Although Portugal’s pharmaceutical market is similar in size to those of Sweden, Austria, and Denmark, it is one of the slowest countries for medicine reimbursement in Europe, with average waiting times for market access standing at two years rather than the 180 days legislated by INFARMED, Portugal’s regulatory agency. This puts Portugal’s reimbursement speed on a par with less developed European markets such as Slovakia and Romania, renowned for their market access difficulties. Between 2010 and 2012 only one out of the 139 medicines approved in Slovakia successfully gained reimbursement.
As is the case with many health systems across Europe, budgetary constraints create pressure on the resources available to medical authorities and give rise to delays. The time constraint is limiting both in terms of companies’ sales but also patients’ access to potentially life-saving innovations. Additionally, the fact that Portuguese hospitals have their own approval systems for medicines and a higher level of autonomy than comparable health systems—such as the UK’s National Health Service—exacerbates the issue.
From the regulator’s perspective, changes need to be made within companies themselves and in their relationships with stakeholders. Maria Machado, president of INFARMED, feels that there is a “lack of visibility from pharmaceutical companies” as to what products they have in the pipeline. For the industry, the consensus is that for a highly-developed and highly-skilled economy, value added to patients should be prioritized, and a long-term view of budgeting would improve outcomes.
However, change is in the air. Reforms within SiNATS, (the National System for the Analysis of Health Technologies) – Portugal’s HTA body – aims to drastically reduce drug approval times. Generic medications are slated to be approved in 30 days through a fast-track route, and innovative medicines in 90 days, with a 30-day leeway. Consequently, 60 innovative drugs were granted market access in Portugal in 2017 and more medications were reimbursed in the two years between 2015 to 2017 than in the five between 2010 to 2015. Furthermore, new PAPS (Patient Access Programs) are held in high regard by the vast majority of members of APIFARMA (the Portuguese Association of the Pharmaceutical Industry). This model, which is by and large considered to be an opportunity to improve patient outcomes, allows patients free access to medicines within 210 days but guarantees reimbursement at the end of the program. The program was introduced in 2017, and therefore, given the 210-day wait time, the results remain to be seen. Many are cautiously optimistic on the efficacy of the program but are spurred on by the open and collaborative government approach.
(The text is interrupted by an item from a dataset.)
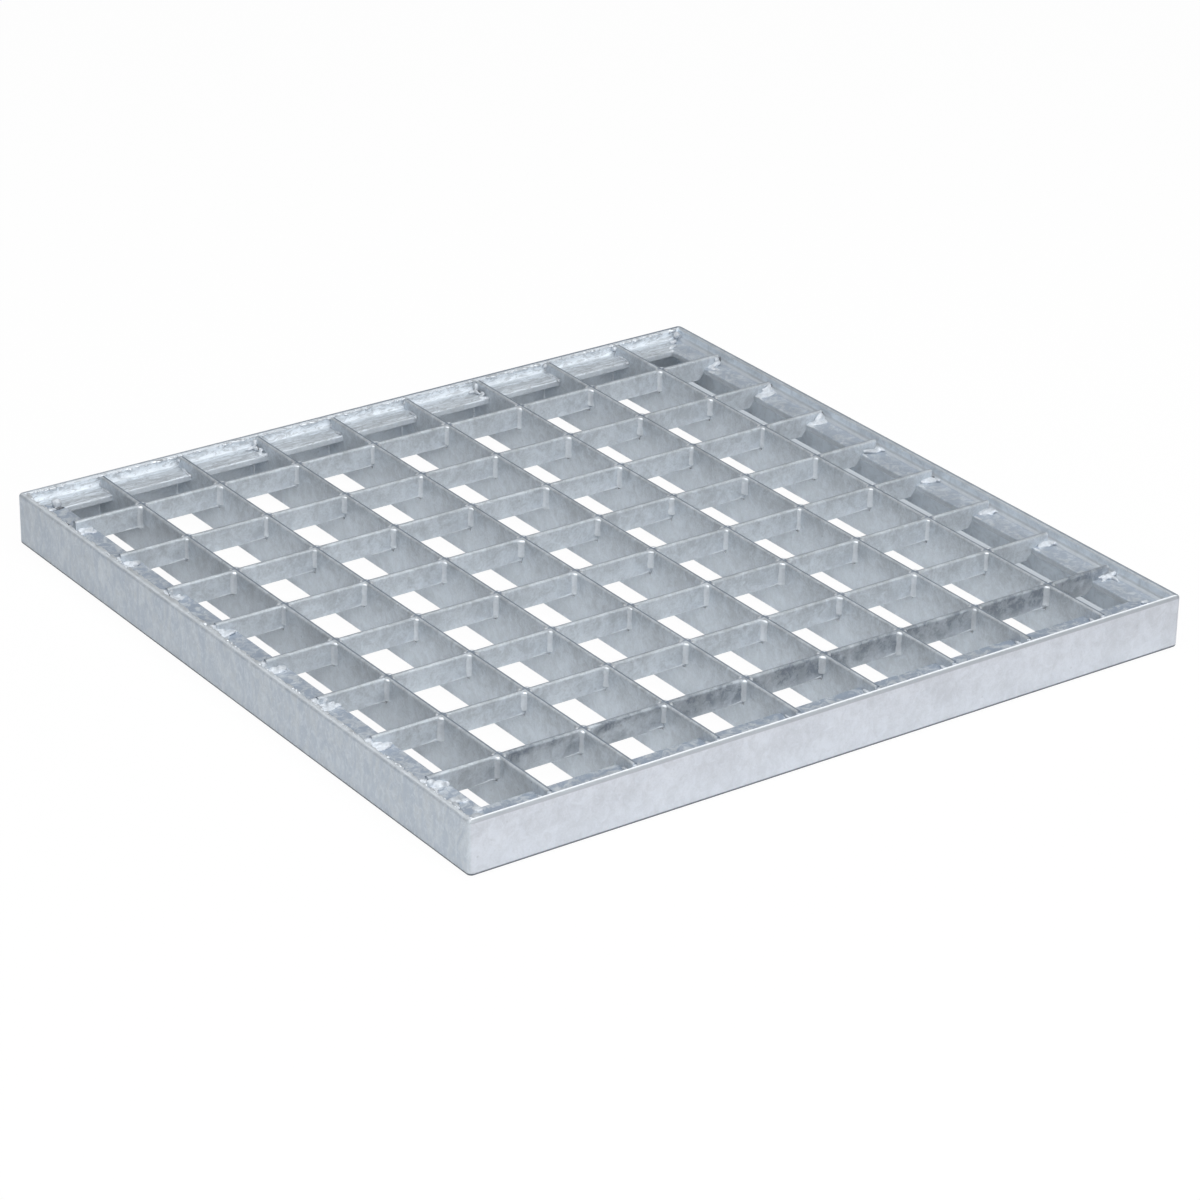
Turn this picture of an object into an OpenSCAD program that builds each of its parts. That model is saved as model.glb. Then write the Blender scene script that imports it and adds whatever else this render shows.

Overall, general managers of pharma companies in Portugal feel that these reforms act as a vehicle for increasing transparency, rendering processes more robust and easing the market access process. Indeed, Bayer’s Florian Ibe sees a benefit to being one of the last countries in Europe to launch a drug, as this paves the way for Portugal to “learn from the experience of other countries, providing better knowledge for patients and healthcare professionals alike,” concluding that Portugal can have an “excellent picture of a drug’s strengths and inefficiencies” when it finally enters the Portuguese market. Portugal, historically a first-mover, for example in drug decriminalization, and the second country after Canada to create a HTA in 1998, has a long way to go improving market access, but slowly but surely, it is turning the page.